His English professor, Lucinda Roy, noticed the unusual violence and aggressive behavior manifest in his literary output, and even went to the extent of voluntarily tutoring him one-on-one. She said that she recommended to her academic superiors that professional help for Cho was necessary, but nothing came of it.

It also turned out that two female students, on separate occasions, had complained to the college police that Cho was stalking them. In response to the second complaint, the police actually brought him to the college counseling service, but again nothing came of it.

So to the cocktail of mental illnesses that was brewing in his convoluted mind must be added sexual frustration. Unable or unwilling to strike normal relationships even with his own suite mates in the dorm, Cho was also crippled by his inability to establish ties with the opposite sex. Cho was not only a loner. He was also a loser.
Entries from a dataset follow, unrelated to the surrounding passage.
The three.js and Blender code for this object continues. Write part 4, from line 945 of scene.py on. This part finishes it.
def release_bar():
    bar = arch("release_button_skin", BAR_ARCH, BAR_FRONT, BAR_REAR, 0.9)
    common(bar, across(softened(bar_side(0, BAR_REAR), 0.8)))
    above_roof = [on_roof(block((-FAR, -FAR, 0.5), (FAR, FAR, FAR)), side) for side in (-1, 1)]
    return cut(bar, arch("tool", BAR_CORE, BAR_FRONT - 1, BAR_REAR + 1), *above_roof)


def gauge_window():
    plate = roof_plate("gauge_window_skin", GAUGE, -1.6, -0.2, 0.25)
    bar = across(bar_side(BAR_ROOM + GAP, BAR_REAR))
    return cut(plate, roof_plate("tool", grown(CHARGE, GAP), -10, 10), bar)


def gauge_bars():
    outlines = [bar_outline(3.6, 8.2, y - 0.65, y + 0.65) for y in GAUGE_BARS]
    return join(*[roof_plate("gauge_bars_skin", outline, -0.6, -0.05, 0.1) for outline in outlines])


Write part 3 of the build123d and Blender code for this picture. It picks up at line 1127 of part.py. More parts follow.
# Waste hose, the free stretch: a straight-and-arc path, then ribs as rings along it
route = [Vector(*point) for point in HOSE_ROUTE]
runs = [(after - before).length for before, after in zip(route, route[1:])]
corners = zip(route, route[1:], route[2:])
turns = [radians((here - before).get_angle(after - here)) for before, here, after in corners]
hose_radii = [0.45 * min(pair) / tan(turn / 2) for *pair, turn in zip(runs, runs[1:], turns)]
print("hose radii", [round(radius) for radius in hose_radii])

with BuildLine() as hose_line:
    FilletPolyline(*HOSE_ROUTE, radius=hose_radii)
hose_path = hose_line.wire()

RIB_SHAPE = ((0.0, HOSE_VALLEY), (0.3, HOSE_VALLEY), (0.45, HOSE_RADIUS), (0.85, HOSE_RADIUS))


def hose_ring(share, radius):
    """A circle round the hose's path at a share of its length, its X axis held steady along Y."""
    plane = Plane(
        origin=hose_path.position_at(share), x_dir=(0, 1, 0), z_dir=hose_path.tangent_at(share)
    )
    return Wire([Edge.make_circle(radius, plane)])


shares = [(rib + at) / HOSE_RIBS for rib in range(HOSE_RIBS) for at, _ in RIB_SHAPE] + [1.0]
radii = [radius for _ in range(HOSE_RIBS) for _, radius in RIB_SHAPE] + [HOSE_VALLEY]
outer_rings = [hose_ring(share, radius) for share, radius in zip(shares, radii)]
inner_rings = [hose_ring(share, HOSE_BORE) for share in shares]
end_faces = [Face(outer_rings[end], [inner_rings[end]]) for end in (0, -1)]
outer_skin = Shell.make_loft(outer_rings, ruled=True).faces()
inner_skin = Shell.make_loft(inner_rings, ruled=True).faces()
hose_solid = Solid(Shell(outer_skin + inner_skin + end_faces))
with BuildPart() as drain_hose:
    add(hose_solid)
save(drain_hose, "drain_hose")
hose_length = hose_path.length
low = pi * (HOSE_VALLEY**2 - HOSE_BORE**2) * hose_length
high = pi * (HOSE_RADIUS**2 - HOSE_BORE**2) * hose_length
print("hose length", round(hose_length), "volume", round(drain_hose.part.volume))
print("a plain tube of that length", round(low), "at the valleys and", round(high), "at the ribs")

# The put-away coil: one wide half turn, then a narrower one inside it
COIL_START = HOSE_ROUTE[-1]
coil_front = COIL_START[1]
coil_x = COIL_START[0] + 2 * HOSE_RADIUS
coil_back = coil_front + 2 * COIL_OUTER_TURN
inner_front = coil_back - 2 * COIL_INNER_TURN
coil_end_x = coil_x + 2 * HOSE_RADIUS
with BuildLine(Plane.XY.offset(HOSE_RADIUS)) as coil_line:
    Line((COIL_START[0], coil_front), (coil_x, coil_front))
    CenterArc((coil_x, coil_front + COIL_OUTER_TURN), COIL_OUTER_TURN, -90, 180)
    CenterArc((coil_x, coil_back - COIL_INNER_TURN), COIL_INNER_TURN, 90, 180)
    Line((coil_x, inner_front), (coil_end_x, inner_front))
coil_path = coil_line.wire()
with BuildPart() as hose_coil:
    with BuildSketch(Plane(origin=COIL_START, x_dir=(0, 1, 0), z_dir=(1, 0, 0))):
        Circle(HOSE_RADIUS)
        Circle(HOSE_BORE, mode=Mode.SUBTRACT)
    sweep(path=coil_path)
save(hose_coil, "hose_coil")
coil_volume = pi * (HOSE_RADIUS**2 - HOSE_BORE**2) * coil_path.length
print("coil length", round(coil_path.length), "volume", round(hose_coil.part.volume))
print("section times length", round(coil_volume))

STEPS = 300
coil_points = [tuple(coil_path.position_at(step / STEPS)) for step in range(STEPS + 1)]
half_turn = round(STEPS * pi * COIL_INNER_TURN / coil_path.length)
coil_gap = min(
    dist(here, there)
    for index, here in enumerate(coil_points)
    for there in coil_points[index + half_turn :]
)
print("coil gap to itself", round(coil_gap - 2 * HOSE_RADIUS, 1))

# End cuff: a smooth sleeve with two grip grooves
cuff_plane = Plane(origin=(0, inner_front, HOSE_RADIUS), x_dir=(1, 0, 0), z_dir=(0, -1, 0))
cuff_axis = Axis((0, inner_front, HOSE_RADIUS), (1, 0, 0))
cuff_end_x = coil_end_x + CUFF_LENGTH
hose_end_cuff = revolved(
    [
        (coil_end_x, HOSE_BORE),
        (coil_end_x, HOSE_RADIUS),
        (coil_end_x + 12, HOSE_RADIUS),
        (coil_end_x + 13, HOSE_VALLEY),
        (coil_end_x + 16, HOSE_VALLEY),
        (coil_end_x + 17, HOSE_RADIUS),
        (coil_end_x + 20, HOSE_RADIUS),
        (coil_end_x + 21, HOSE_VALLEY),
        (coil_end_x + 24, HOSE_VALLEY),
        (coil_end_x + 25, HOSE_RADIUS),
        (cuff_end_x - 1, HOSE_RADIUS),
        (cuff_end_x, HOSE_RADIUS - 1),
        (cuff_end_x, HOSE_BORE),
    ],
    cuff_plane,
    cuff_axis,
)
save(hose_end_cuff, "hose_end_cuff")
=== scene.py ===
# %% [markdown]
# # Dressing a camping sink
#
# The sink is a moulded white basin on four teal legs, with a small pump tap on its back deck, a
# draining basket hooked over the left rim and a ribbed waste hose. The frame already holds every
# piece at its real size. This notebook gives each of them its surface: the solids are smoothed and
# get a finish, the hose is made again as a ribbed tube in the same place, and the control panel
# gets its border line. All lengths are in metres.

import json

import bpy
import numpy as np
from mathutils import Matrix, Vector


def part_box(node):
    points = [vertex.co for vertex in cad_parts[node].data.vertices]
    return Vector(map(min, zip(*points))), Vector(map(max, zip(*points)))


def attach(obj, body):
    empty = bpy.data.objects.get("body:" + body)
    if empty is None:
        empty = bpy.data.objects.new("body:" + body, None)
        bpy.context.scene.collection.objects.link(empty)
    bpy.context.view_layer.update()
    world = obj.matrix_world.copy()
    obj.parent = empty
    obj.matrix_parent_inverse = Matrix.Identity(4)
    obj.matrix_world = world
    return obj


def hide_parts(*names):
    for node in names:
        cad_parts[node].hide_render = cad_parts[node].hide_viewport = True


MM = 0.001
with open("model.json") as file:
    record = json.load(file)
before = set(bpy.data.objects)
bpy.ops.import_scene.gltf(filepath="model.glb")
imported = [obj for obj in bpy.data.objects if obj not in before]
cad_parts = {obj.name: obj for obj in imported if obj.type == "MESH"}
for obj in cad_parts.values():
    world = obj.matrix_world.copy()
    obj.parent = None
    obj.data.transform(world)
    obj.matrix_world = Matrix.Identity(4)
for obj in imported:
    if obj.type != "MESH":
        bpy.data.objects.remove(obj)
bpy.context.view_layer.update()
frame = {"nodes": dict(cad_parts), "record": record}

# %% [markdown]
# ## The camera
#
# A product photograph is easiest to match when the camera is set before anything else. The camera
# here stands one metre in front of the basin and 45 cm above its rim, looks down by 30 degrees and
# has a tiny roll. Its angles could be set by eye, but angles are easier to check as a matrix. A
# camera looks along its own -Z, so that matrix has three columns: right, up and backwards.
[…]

As the whole world has learned in gruesome detail over the past week, the walking time-bomb that Cho was blew up on April 16. At 7:15 am, he first shot and killed two persons in a dorm. Two hours later, he shot and killed 30 students and instructors, and shot and wounded 14 others, in four classrooms at the engineering building, before he shot himself. The seething anger with which he shot his victims was evident in their wounds. Each victim, whether killed or merely wounded, was shot at least three times. It was the worst civilian massacre in US history.

Forensic investigators have zeroed in on a package that Cho mailed to the Manhattan offices of the National Broadcasting Corp. (NBC) at 9:01 that morning, midway between the shooting spree at the dorm and the rampage at the engineering building. The package’s contents—a 1,800-word manifesto, video clips of Cho, armed with two pistols, in various macho poses, and audio/video recordings of Cho accusing his unnamed tormentor that “you made me do it.”—were an eerie window into Cho’s sick mind.

Cho was not only paranoid, he was also schizoid. In the still shots that he took of himself, gone was the pathetic loner and loser that he was in real life. In its place was a macho Cho, armed with two pistols, who struck defiant and belligerent poses, as if to warn the world, “Don’t mess with me! Or you’ll be sorry!” A warning that he could not articulate in real life because of his emotional and psychological infirmities.

Cho would make for an apt anti-hero for a modern-day Dostoevski, only this time there would be no guilt-ridden Raskolnikov driven to suicide by remorse over his crime. Only a defiant and unrepentant mass murderer whose only regret was probably that he was not able to kill more than he actually did.

Even though Cho was only a resident alien, this was an American tragedy, and not only because the deed was done on American soil and most of his victims were Americans. If Cho had remained in South Korea, he would not have been able to commit his horrendous crime, no matter how sick and dysfunctional he had become.

South Korea has strict gun control laws, Only the police and the military are allowed to possess and carry guns. Cho would not have had a chance to buy a gun, let alone two, from a gun store in Seoul, of which there are none. It was the liberal gun laws in the US and the easy availability of guns, especially in the state of Virginia, that allowed Cho to live out his fantasies about exacting revenge on the cruel world that had oppressed and humiliated him.

I understand that in Virginia, anyone with the requisite IDs—which Cho had—can buy an unlimited number of guns. The only caveat is the buyer must wait 30 days after each single purchase before he/she is allowed to buy the next gun. So, theoretically, 12 guns a year, if you fancy that many. Will someone in Virginia please confirm this?.

While I sympathize with the families of Cho’s victims and even with Cho’s own family for this colossal tragedy that has visited them, I cannot overlook the bigger tragedy that daily engulfs the people of Iraq. And it, too, is an American tragedy even if most of its victims are not Americans.

Two days after the Virginia Tech massacre, a series of six explosions in and around Baghdad killed 198 people and wounded more than 200 others, in one of the biggest one-day massacres since the Americans invaded Iraq in March 2003.

The daily carnage in that unfortunate land would tend to desensitize the jaded news junkie to the endless suffering of the Iraqi people. But the endless barrage of details scooped up by CNN regarding the Virginia Tech massacre has served to remind me that the pain and suffering endured by the Iraqis are no less intense and devastating and senseless than the pain and suffering endured by the Americans over Virginia Tech., on a scale unimaginable in Blackburg.

And George W. Bush is no less a madman than Cho for inflicting such undeserved punishment on so many people for perceived affronts and threats no less illusory or delusional than Cho’s.